Lo è stato perché si è chiuso all-in-one  un accordo sul bilancio del prossimo settennato dell’UE, sul principio di dotare il bilancio dell’UE di uno strumento finanziario proprio alimentato da ogni Paese, e per aver raggiunto un accordo su una serie di strumenti in grado di proteggere i paesi più colpiti dalla crisi economica a seguito della pandemia, ridando forza al concetto stesso di  Unione, lanciando un monito sulla necessità di tutelare la democraticità delle istituzioni e i diritti dei cittadini in ogni paese membro. Insomma ….tanta roba!

E’ vero, si può rilevare però, che ci si sarebbe potuto aspettare di più. Infatti si è dovuto cedere sugli sconti alle contribuzioni al bilancio comunitario dei paesi frugali: Olanda, Austria, Danimarca e Svezia, riducendo in tal modo il gruzzoletto per finanziare il bilancio dell’UE, già decurtato dall’uscita dell’UK.  Si è dovuto tagliare su ricerca, si è rinunciato al nuovo programma sulla sanità, e sono stati ridimensionati altri capitoli importanti delle politiche comuni, non è stata  introdotta una clausola sul rispetto dello stato di diritto per l’accesso ai fondi,  ma il negoziato si basa sull’arte di raggiungere il miglior compromesso possibile, e questa volta, dopo due giorni di trattative, l’abilità e l’autorevolezza di alcuni leader europei è riuscita comunque a prevalere…il dado è tratto… si sarebbe detto una volta!

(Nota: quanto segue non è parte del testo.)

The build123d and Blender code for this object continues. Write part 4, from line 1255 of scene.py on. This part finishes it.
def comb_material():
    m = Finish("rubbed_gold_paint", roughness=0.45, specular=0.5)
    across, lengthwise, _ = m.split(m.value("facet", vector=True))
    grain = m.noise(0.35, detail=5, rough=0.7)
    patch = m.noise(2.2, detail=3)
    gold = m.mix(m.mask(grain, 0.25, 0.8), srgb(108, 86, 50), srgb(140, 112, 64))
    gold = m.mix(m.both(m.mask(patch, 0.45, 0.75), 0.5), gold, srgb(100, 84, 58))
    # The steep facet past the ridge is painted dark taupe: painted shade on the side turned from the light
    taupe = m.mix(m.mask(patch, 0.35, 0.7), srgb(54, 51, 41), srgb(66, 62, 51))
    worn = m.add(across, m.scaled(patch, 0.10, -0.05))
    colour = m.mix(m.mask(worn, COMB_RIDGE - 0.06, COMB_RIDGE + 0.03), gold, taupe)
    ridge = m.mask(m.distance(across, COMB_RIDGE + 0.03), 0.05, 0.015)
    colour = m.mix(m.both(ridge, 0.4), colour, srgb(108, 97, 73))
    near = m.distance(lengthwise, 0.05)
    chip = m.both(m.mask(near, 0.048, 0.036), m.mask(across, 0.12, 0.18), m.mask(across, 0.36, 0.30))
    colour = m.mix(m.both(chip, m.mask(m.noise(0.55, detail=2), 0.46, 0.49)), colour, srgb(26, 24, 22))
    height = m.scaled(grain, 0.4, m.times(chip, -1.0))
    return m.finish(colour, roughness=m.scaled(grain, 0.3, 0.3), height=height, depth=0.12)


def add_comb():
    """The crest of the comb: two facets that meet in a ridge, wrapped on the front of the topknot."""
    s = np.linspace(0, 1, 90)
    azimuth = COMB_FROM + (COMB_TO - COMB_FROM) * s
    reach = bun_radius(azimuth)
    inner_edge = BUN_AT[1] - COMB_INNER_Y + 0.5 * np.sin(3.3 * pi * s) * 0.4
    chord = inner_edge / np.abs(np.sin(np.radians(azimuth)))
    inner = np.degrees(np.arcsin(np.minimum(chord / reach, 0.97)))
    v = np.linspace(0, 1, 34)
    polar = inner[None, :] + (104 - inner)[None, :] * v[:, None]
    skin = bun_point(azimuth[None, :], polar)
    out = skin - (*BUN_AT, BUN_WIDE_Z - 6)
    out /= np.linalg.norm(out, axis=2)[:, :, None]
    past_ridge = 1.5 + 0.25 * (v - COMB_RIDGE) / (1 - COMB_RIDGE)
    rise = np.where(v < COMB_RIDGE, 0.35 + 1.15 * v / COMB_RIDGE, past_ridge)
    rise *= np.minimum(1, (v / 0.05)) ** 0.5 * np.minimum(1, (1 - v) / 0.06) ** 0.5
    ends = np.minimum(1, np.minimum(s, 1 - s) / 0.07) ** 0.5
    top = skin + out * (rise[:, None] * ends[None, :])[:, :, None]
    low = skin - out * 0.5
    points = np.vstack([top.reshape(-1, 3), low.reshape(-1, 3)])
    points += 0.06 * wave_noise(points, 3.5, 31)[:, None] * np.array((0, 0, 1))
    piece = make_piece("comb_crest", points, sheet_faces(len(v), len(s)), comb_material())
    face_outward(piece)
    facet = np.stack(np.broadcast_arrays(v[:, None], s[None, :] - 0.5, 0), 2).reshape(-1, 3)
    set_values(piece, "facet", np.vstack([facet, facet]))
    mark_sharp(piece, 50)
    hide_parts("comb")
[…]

Fino a qui hanno giocato i leader degli Stati membri, alle prese con le opposizioni interne e con le tifoserie dei loro elettorati.  Ora sarà il Parlamento europeo, il vero portavoce delle istanze dei cittadini europei,  a rivedere i tagli e ad apportare limature e correttivi che tengano conto delle necessità dei cittadini, in nome di quelle politiche comuni che rendono l’UE una comunità basata sui valori democratici che ne hanno costituito il fondamento unitario.

Per quanto riguarda il nostro paese?… ora arriva il bello!
Si dovrà approntare in un paio di mesi al massimo un piano di riforme sostanziali e di progetti strategici capaci di ridare slancio al sistema-paese e alla sua economia; si dovrà attendere fino ai primi mesi del 2021 per accedere alle risorse comunitarie, ma nel frattempo dovremo passare il doppio vaglio della Commissione e del Consiglio, e si dovrà  presto decidere se attivare o meno il MES per il settore sanitario.
E questo, mentre combattiamo con la ripresa dei focolai del corona-virus, con la problematica prossima riapertura delle scuole e delle università, con l’instabilità della maggioranza di governo e la voglia irrefrenabile di avere, tutti i partiti, voce in capitolo sull’uso delle risorse in arrivo. Task force a Palazzo Chigi o bicamerale che assicuri al Parlamento il potere di indirizzo sui nuovi fondi? Qualcuno sta già approntando il grande piano di riforme? E il grande libro dei progetti ? Se è vero che siamo capaci di dare il meglio nei momenti più difficili, allora questo è uno di quei momenti per dimostrarlo!